Inserido nesse contexto, isto é, de que o processo deve ser equânime para todos, que tem de caminhar para frente, que tem de ser célere, resta uma solução para a promoção da justiça: a mitigação da preclusão consumativa. Tendo havido manifestação da parte, imperativo que ela se solidifique em busca da segurança jurídica. Mas e se a manifestação não corresponder à vontade?
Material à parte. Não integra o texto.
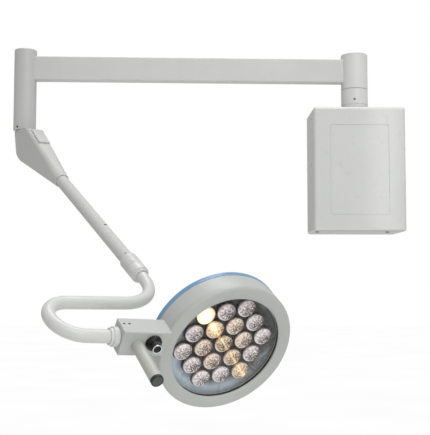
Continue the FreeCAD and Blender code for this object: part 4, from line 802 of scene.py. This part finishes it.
# r, z from the underside over the skirt and up the grip to the middle of the end face
KNOB_SKIRT = [(5.5, 2.6), (5.5, 0.4), (15.0, 0.4), (15.6, 1.4), (14.6, 6.2), (11.6, 8.2),
              (10.2, 9.2)]
KNOB_GRIP = [(10.2, 9.6), (10.15, 10.4), (10.1, 12.0), (10.05, 14.5), (10.0, 17.0),
             (9.95, 18.6), (9.9, 19.3), (9.5, 20.0), (9.0, 20.4), (7.3, 20.4), (7.1, 20.1),
             (4.0, 19.9), (0, 19.9)]
KNOB_SHAFT = [(3.0, 2.6), (3.0, -5.6), (2.6, -6.0)]
# raised pointer on the end face
POINTER_Z = (19.8, 20.5)
POINTER_XY = ((1.6, -0.5), (6.9, -0.5), (6.9, 0.5), (1.6, 0.5))
BOX_FACES = ((0, 3, 2, 1), (4, 5, 6, 7), (0, 1, 5, 4), (1, 2, 6, 5), (2, 3, 7, 6),
             (3, 0, 4, 7))


def fluted_ring(bm, r, z):
    """Ring of the knob; flutes fade in above the skirt and out at the top."""
    if r < 1e-6:
        return [bm.verts.new(mm(0, 0, z))]
    depth = 0.0
    if r > 9.5 and z > 9.5:
        depth = FLUTE_DEPTH * min(1.0, (z - 9.5) / 1.4) * min(1.0, (20.2 - z) / 1.0)
    ring = []
    for k in range(KNOB_SEG):
        a = 2 * PI * k / KNOB_SEG
        cut_r = r - depth * max(0.0, math.cos(FLUTES * a)) ** 2.0
        ring.append(bm.verts.new(mm(cut_r * math.cos(a), cut_r * math.sin(a), z)))
    return ring


def knob():
    bm = bmesh.new()
    rings = [fluted_ring(bm, r, z) for r, z in rounded(KNOB_SKIRT, 0.4) + KNOB_GRIP]
    for a, b in zip(rings, rings[1:]):
        bridge(bm, a, b)
    shaft = [circle(bm, r, z, KNOB_SEG) for r, z in KNOB_SHAFT]
    tip = bm.verts.new(mm(0, 0, KNOB_SHAFT[-1][1]))
    for k in range(KNOB_SEG):
        k2 = (k + 1) % KNOB_SEG
        for a, b in zip([rings[0]] + shaft, shaft):
            bm.faces.new((b[k], b[k2], a[k2], a[k]))
        bm.faces.new((tip, shaft[-1][k2], shaft[-1][k]))
    corners = [bm.verts.new(mm(x, y, z)) for z in POINTER_Z for x, y in POINTER_XY]
    for face in BOX_FACES:
        bm.faces.new([corners[i] for i in face])
    put("fluted_knob", bm, KNOB, "dimmer", ["black_plastic"],
        "dimmer_knob", smooth=40)


knob()


# ----------------------------------------------------------------- bent tube
def tube_path():
    """Centre line in the world: straight, quarter bend, straight, return bend, and a
    short run along block X into the flange."""
    side = FIRST_BEND_START + FIRST_BEND_R
    second = FIRST_BEND_R + MIDDLE_STRAIGHT
    path = [(TUBE_START + (FIRST_BEND_START - TUBE_START) * k / 4, 0.0) for k in range(4)]
    path += arc(FIRST_BEND_START, FIRST_BEND_R, FIRST_BEND_R, -90, 0, 30)
    path += [(side, FIRST_BEND_R + MIDDLE_STRAIGHT * k / 8) for k in range(1, 8)]
    path += arc(side + SECOND_BEND_R, second, SECOND_BEND_R, 180, 180 - SECOND_BEND_ANGLE, 48)
    end_run = [BLOCK_ORIGIN + BLOCK_X * 0.05 * k / 6 for k in range(1, 7)]
    return [BENT @ mm(x, y, 0) for x, y in path] + end_run


def bent_tube(seg=56):
    """Round tube with a wall, swept along the path without twist."""
    bm = bmesh.new()
    path = tube_path()
    last = len(path) - 1
    tangents = [(path[min(i + 1, last)] - path[max(i - 1, 0)]).normalized()
                for i in range(last + 1)]
    u = tangents[0].orthogonal().normalized()
    outer, inner = [], []
    for centre, tangent in zip(path, tangents):
        u = (u - tangent * u.dot(tangent)).normalized()
        v = tangent.cross(u)
        for rings, r in ((outer, TUBE_R / 1000), (inner, TUBE_BORE_R / 1000)):
            angles = [2 * PI * k / seg for k in range(seg)]
            rings.append([bm.verts.new(centre + (u * math.cos(a) + v * math.sin(a)) * r)
                          for a in angles])
    loop = outer + inner[::-1]
    for i, ring in enumerate(loop):
        bridge(bm, ring, loop[(i + 1) % len(loop)])
    put("s_bent_tube", bm, Matrix.Identity(4), "bent_tube", ["tube_paint"],
        "s_tube", smooth=40)


bent_tube()

# ---------------------------------------------------------------- dust strip
STRIP_X = 503.0
# section: offset along the arm, radius from the arm's axis
STRIP_SECTION = [(-2.0, 13.9), (2.0, 13.9), (2.0, 14.55), (1.6, 14.7), (-1.6, 14.7),
                 (-2.0, 14.55)]
STRIP_START, STRIP_SWEEP, STRIP_STEPS = 66.0, 72.0, 24   # degrees from LIFT Y to Z


def dust_strip():
    """Strip in the slot of the spring tube."""
    bm = bmesh.new()
    rows = []
    for k in range(STRIP_STEPS + 1):
        a = RAD(STRIP_START + STRIP_SWEEP * k / STRIP_STEPS)
        rows.append([bm.verts.new(mm(STRIP_X + dx, r * math.cos(a), r * math.sin(a)))
                     for dx, r in STRIP_SECTION])
    for a, b in zip(rows, rows[1:]):
        bridge(bm, a, b)
    bm.faces.new(rows[0])
    bm.faces.new(rows[-1][::-1])
    put("slot_dust_strip", bm, LIFT, "spring_arm", ["rubber_black"],
        smooth=35)


dust_strip()


def lens_sleeves():
    """Short sleeve round each lens on the carrier plate."""
    bm = bmesh.new()
    outline = rounded([(18.4, -12.4), (19.7, -12.4), (19.7, -7.6), (18.4, -7.6)], 0.25, 2)
    for x, y in LENSES.values():
        lathe(bm, outline, 40, x, y)
    put("lens_sleeves", bm, LAMP, "lamp_head", ["sleeve_black"], smooth=35)


lens_sleeves()


# --------------------------------------------------------------------- stage
def floor_material():
    """Near white to the camera, a pale matt surface to other rays."""
    n = material_nodes("floor")
    color = n.mix(n.drift(scale=1.5, detail=4.0), (0.80, 0.80, 0.795), (0.84, 0.84, 0.835))
    normal = n.bump(n.noise(scale=120.0, detail=3.0), strength=0.05, distance=0.002)
    surface = n.bsdf(color=color, rough=0.55, normal=normal, emit=(1.0, 1.0, 1.0),
                     emit_s=0.08)
    white = n.mix(n.drift(scale=0.8), (0.975, 0.975, 0.975), (1.0, 1.0, 1.0))
    seen = n.new("Emission", {"Color": white}).outputs[0]
    camera_ray = n.new("LightPath").outputs["Is Camera Ray"]
    return n.done(n.mix_shader(camera_ray, surface, seen))


def make_floor():
    material = floor_material()
    bm = bmesh.new()
    bmesh.ops.create_grid(bm, x_segments=2, y_segments=2, size=30.0)
    mesh = bpy.data.meshes.new("floor")
    bm.to_mesh(mesh)
    bm.free()
    mesh.materials.append(material)
    floor = bpy.data.objects.new("floor", mesh)
    floor.location = (0, 0, -1.75)
    SCENE.collection.objects.link(floor)


def make_world():
    """White to the camera, a soft vertical gradient to other rays."""
    SCENE.world = bpy.data.worlds.new("studio")
    n = Nodes(SCENE.world, "OutputWorld")
    direction = n.new("TexCoord").outputs["Generated"]
    height = n.new("SeparateXYZ", {0: direction}).outputs["Z"]
    gradient = n.ramp(n.map_range(height, band=(-1.0, 1.0)), [
        (0.0, 0.55), (0.42, 0.62), (0.52, 0.50), (0.72, 0.72), (1.0, 1.0)])
    studio = n.new("Background", {"Color": gradient, "Strength": 0.73}).outputs[0]
    white = n.new("Background", {"Color": (1, 1, 1), "Strength": 1.0}).outputs[0]
    camera_ray = n.new("LightPath").outputs["Is Camera Ray"]
    n.done(n.mix_shader(camera_ray, studio, white))


def area(name, place, width, height, power, target=(-0.45, -0.35, -0.05), color=(1, 1, 1)):
    """Rectangular area light in metres and watts, aimed at the target."""
    light = bpy.data.lights.new(name, "AREA")
    light.shape = "RECTANGLE"
    light.size, light.size_y = width, height
    light.energy = power
    light.color = color
    obj = bpy.data.objects.new(name, light)
    SCENE.collection.objects.link(obj)
    obj.location = place
    aim = Vector(target) - Vector(place)
    obj.rotation_euler = aim.to_track_quat("-Z", "Y").to_euler()


def make_camera(place, lens_mm, pitch, yaw, roll):
    """Camera looking along +Y before it is turned by the angles in degrees."""
    turn = (Matrix.Rotation(RAD(yaw), 3, "Z") @ Matrix.Rotation(RAD(pitch), 3, "X")
            @ Matrix.Rotation(RAD(roll), 3, "Y"))
    right, forward, up = turn.col[0], turn.col[1], turn.col[2]
    camera = bpy.data.cameras.new("camera")
    camera.sensor_fit = "AUTO"
    camera.sensor_width = 36.0
    camera.lens = lens_mm
    obj = bpy.data.objects.new("camera", camera)
    SCENE.collection.objects.link(obj)
    obj.matrix_world = frame_of(Vector(place), right, up, -forward)
    SCENE.camera = obj


make_floor()
make_world()
area("key", (0.7, -3.1, 1.9), width=2.2, height=1.4, power=37, color=(1.0, 0.998, 0.99))
area("fill", (0.9, -3.0, -0.8), width=1.6, height=1.2, power=9, color=(0.98, 0.99, 1.0))
area("top", (-0.2, 0.1, 2.6), width=2.2, height=1.2, power=28)
area("strip", (0.66, -3.0, 0.36), width=0.16, height=1.1, power=1.6,
     target=(0.03, -0.14, 0.0))
SCENE.view_settings.view_transform = "Standard"
SCENE.view_settings.look = "None"
SCENE.view_settings.exposure = 0.0
make_camera((-0.41107, -2.43083, -0.2987), lens_mm=74.48, pitch=4.31, yaw=-0.98, roll=-0.05)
Que solução o novo processo eletrônico poderia dar a esse desencontro entre a vontade e a sua expressão?

Até na plataforma mais famosa atualmente (Gmail) de envio de mensagens eletrônicas (e-mails) já é possível cancelar o envio, mesmo depois de enviado, de igual forma nos aplicativos de mensagem (Whatsapp, Telegram e outros), de sorte que já existe solução similar para as manifestações de vontade da esfera civil.

A solução encontrada pelos autores deste texto é que as plataformas processuais (PJE, E-proc do TRF da 4ª Região) possuam um botão "desfazer petição" que fique válido por um tempo exíguo (três ou cinco minutos por exemplo), de modo que a manifestação seja apagada dos autos por um simples comando, desde que dentro do prazo processual.

Vale lembrar que essa possibilidade existe para os magistrados de corrigir alguns documentos, mesmo depois de já ter ocorrido o carregamento do arquivo.

Afinal de contas, quem nunca digitou algo errado atire a primeira pedra.

 


[1] Utilizou-se a terminologia — na falta de conhecimento dos autores de uma no ramo jurídico — emprestada do mercado financeiro que se traduz no erro de digitação, muito comum quando seria uma ordem de compra a realização de uma ordem de venda ou o acréscimo de um zero a mais (do lado direito da vírgula) em uma compra definida de uma quantidade de ações.